Sunday, May 30, 2010

Phakomatoses: Bullet Points

Phakomatoses, also known as neurocutaneous disorders, are a broad group of diseases that involve the central nervous system, skin, and retina.
  • Neurofibromatosis type 1
    • Also known as peripheral neurofibromatosis or von Recklinghausen syndrome.
    • Most common of the phakomatoses.
    • Plexiform neurofibromas
    • CNS: Optic pathway gliomas (typically juvenile pilocytic astrocytoma) that can involve any part of the optic pathway: optic nerve, optic chiasm, optic tracts, lateral geniculate bodies, and optic radiations. Astrocytomas can also occur elsewhere in brain. Unidentified bright objects on T2-weighted images in dentate nuclei of cerebellum, brainstem, basal ganglia, and thalami, less commonly in cerebrum. These are not visible on T1-weighted images and don't enhance.
    • Chest: Focal thoracic scoliosis, posterior vertebral scalloping, dumbbell-shaped neurofibromas expanding the neural foramina. Weakness of meninges in the spine leads to arachnoid cysts or lateral meningoceles.
    • MSK: Anterolateral bowing of the tibia with or without a hypoplastic fibula, often with focal narrowing and intramedullary sclerosis or cystic change at the apex of the angulation. Characteristic rib abnormalities due to bone dysplasia or erosion from adjacent neurofibroma ("ribbon ribs"). Sphenoid wing dysplasia (can lead to pulsatile exophthalmos and herniation of the temporal lobe).
    • Vascular: Intracranial aneurysms, stenosis, and moyamoya syndrome
    • 10% risk of development of malignant peripheral nerve sheath tumors
  • Neurofibromatosis type 2
    • Also known as central neurofibromatosis, or MISME (Multiple Inherited Schwannomas, Meningiomas, and Ependymomas) syndrome. Radiologists like this because definitive diagnosis, unlike neurofibromatosis type 1, requires imaging.
    • CNS/PNS: Bilateral vestibular schwannomas, meningiomas, gliomas, ependymomas (intramedullary mass in spine), and congenital cataracts. Schwannomas can involve multiple cranial nerves, spinal nerve roots, peripheral nerve sheaths. Intraspinal schwannomas also dumbbell-shaped and expand neural foramina (most commonly intradural/extramedullary but may be extradural or both).
  • Tuberous sclerosis:
    • Also known as Bourneville syndrome
    • Classic triad of epilepsy, mental retardation, and facial angiofibroma (adenoma sebaceum is misnomer) uncommonly seen
    • CNS: Hamartomas: Retinal hamartomas; Cortical or subependymal tubers (may calcify), subependymal nodules, and subependymal giant cell astrocytomas (SEGA, not generally seen >~20 years).

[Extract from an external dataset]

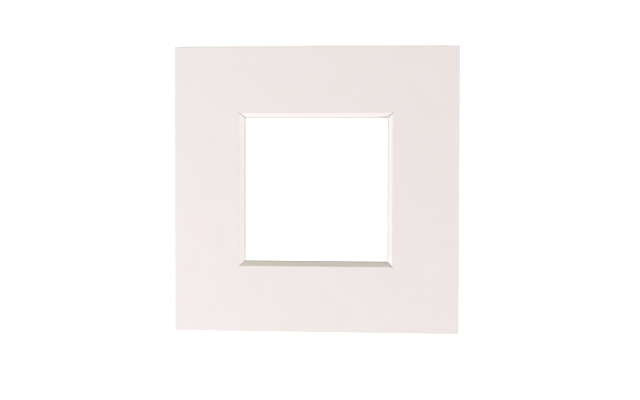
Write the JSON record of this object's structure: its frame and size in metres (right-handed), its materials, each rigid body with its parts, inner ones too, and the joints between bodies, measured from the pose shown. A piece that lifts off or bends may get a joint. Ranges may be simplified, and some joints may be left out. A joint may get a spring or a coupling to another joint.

White-matter abnormalities: "migration lines" seen as bands of myelination defect or gliosis.
    • Chest: Pulmonary lymphangioleiomyomatosis, multifocal micronodular pneumocyte hyperplasia, cardiac rhabdomyoma.
    • Abdomen: Multiple renal cysts, renal angiomyolipoma.
    • MSK: Periungal fibroma
  • Sturge-Weber-Dimitri:
    • Also known as encephalo-trigeminal angiomatosis.
    • MSK: Cutaneous capillary angioma (port-wine stain) typically in V1 distribution.
    • CNS: Intracranial leptomeningeal angiomatosis ("tram-track" calcification of cortex), congenital glaucoma and choroidal angioma on same side as port wine stain. Imaging may show an enlarged globe from glaucoma (possibly related to the choroidal angioma).
  • von Hippel-Lindau:
    • Also known as retino-cerebellar hemangioblastoma.
    • CNS: Retinal and central nervous system hemangioblastomas and endolymphatic sac tumors. Retinal hemangioblastomas (also known as retinal angiomas) may lead to retinal detachment.
    • Abdomen: renal cysts and tumors, pancreatic cysts and tumors (neuroendocrine tumors and serous cystadenoma), pheochromocytomas, and epididymal cystadenomas.

Practical points

  • In NF1 all nerve sheath tumors are neurofibromas. In NF2, almost all are schwannomas or mixed tumors.
  • Dumbbell-shaped lesions: If Solitary, think Schwannoma, which occurs more commonly in the Sensory root. If Multiple, think Neurofibroma.